One last race for senior Max King of the men’s cross country team ended with disappointment. King was competing as the only Cornell representative in the NCAA Cross Country Championships in Greenville, S.C. With high expectations going in, King was unable to compete the race after losing his shoe. Despite this disappointment, King did impress at the Heps in October, placing second with a time of 24:55.3.
The 2001 season was a showcase of youth for the cross country team, with many younger runners turning in strong performances. Freshmen Vasanth Coorg and Jon Goldsmith and sophomore Andrew Boone joined King and junior Barry Kahn as scorers for the Red at Heps. Head coach Nathan Taylor’s roster featured 10 freshmen and five sophomores, a good indicator for future.
The Red will be forced to compensate for the departure of King next season.
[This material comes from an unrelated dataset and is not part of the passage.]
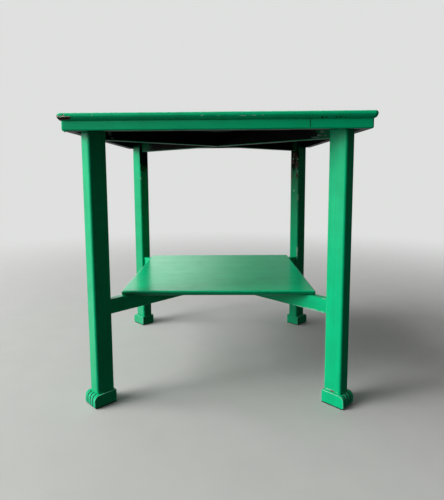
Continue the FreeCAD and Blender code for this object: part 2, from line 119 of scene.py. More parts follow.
def gloss_paint(name, turn=0.0, along=2, colour_scale=1.0, bare=(), scuffs=(), stained=()):
    """Alkyd gloss paint brushed on by hand: an even, saturated green with a soft sheen, faint ropy
    brush marks, a few nibs of dust, and chips through a pale undercoat to dark wood.
    The brush marks and the worn places lie in a frame turned about the table's middle, and
    colour_scale multiplies the paint's colour: painted light and shade where a piece is drawn
    lighter or darker than the others."""
    material, tree = new_material(name)

    def shade(tone):
        return [part * colour_scale for part in linear(PAINT[tone])[:3]] + [1.0]

    where = add(tree, "ShaderNodeTexCoord", out=3)
    turned = add(tree, "ShaderNodeMapping", {0: where, 2: (0, 0, -turn)})

    # Brush marks really sit 0.6 mm apart; they are drawn 3 mm apart so that they show.
    per_metre = [330.0, 330.0, 330.0]
    per_metre[along] = 9.0
    stretched = add(tree, "ShaderNodeMapping", {0: turned, 3: per_metre})
    marks = add(tree, "ShaderNodeTexNoise", {0: stretched, 2: 1.0, 3: 2.0, 4: 0.6})
    laps = add(tree, "ShaderNodeTexNoise", {
        0: add(tree, "ShaderNodeMapping", {0: turned, 3: [m / 9 for m in per_metre]}),
        2: 1.0, 3: 3.0, 4: 0.55})
    # Runs and sags of thick paint, 40 mm across.
    sags = add(tree, "ShaderNodeTexNoise", {0: where, 2: 24.0, 3: 2.0})
    nibs = add(tree, "ShaderNodeTexVoronoi", {0: where, 2: 70.0}, feature="F1")
    nib = add(tree, "ShaderNodeMapRange", {0: nibs, 1: 0.05, 2: 0.10, 3: 1.0, 4: 0.0})

    thickness = add(tree, "ShaderNodeMath", {
        0: add(tree, "ShaderNodeMath", {0: marks, 1: laps}, operation="ADD"), 1: sags},
        operation="ADD")
    thin = add(tree, "ShaderNodeMapRange", {0: thickness, 1: 1.15, 2: 1.5, 3: 1.0, 4: 0.0})
    thick = add(tree, "ShaderNodeMapRange", {0: thickness, 1: 1.5, 2: 1.85})
    colour = add(tree, "ShaderNodeMix", {0: thin, 6: shade("base"), 7: shade("thin")}, out=2,
                 data_type="RGBA")
    colour = add(tree, "ShaderNodeMix", {0: thick, 6: colour, 7: shade("thick")}, out=2,
                 data_type="RGBA")

    # Paint breaks away in bites about 4 mm across.
    ragged = add(tree, "ShaderNodeTexNoise", {0: where, 2: 260.0, 3: 3.0, 4: 0.65})
    ragged = add(tree, "ShaderNodeMapRange", {0: ragged, 1: 0.3, 2: 0.7, 3: -0.55, 4: 0.55})
    roughness = add(tree, "ShaderNodeMapRange", {0: thickness, 1: 1.1, 2: 1.9, 3: 0.27, 4: 0.19})
    height = add(tree, "ShaderNodeMath", {
        0: add(tree, "ShaderNodeMath", {0: marks, 1: 0.07}, operation="MULTIPLY"),
        1: add(tree, "ShaderNodeMath", {0: sags, 1: 0.32}, operation="MULTIPLY")},
        operation="ADD")
    height = add(tree, "ShaderNodeMath", {0: nib, 1: 0.10, 2: height}, operation="MULTIPLY_ADD")

    def lay(share, over, rough, drop):
        """Lays another finish over the paint so far, where share is 1."""
        nonlocal colour, roughness, height
        colour = add(tree, "ShaderNodeMix", {0: share, 6: colour, 7: over}, out=2,
                     data_type="RGBA")
        roughness = add(tree, "ShaderNodeMix", {0: share, 2: roughness, 3: rough})
        height = add(tree, "ShaderNodeMath", {0: share, 1: -drop, 2: height},
                     operation="MULTIPLY_ADD")

    if stained:
        lay(within(tree, turned, stained, ragged, 0.96, 1.04), GROUND["stain"], 0.85, 0.15)
    if scuffs:
        more_ragged = add(tree, "ShaderNodeMath", {0: ragged, 1: 1.4}, operation="MULTIPLY")
        lay(within(tree, turned, scuffs, more_ragged, 0.75, 0.95), GROUND["scuff"], 0.5, 0.05)
    if bare:
        lay(within(tree, turned, bare, ragged, 1.0, 1.04), GROUND["undercoat"], 0.6, 0.2)
        lay(within(tree, turned, bare, ragged, 0.91, 0.95), GROUND["wood"], 0.7, 0.2)

    bump = add(tree, "ShaderNodeBump", {0: 0.5, 1: MM, 3: height})
    shader = add(tree, "ShaderNodeBsdfPrincipled", {
        "Base Color": colour, "Roughness": roughness, "Normal": bump, "IOR": 1.48})
    add(tree, "ShaderNodeOutputMaterial", {0: shader})
    return material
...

The co-captain’s leadership, as well as that of classmate Geoff Van Fleet will leave a void that must be filled by next year’s seniors, including Kahn and Dan Dombroski.
The women’s cross country team was ranked No. 22 in the country going into the NCAA Championships. The women placed 30th in team competition. Jessica Parrott and Carlan Gray, who placed 124th and 127th respectively at NCAA’s. Senior Lena Mathews, junior Christine Diaz and freshman Kari Haus also scored for Cornell at NCAA’s. All five women capped off spectacular seasons with their performances in Greenville.
The Red women placed second at Heps, only 11 points behind Ivy League champion Yale. Freshman Kate Boyles was particularly impressive at Van Cortlandt Park, placing sixth with a time of 17:53.8, the best result of any freshman competing in the meet. She earned first-team All-Ivy honors. Mathews, who placed 11th at Heps in 18:01.5, garnered second-team All-Ivy honors.
The impressive performances of the younger runners gives the Red much hope for the future. The fact that these athletes performed so well as such an early point in their careers indicates that a very bright future is in store for head coach Lou Duesing’s squad.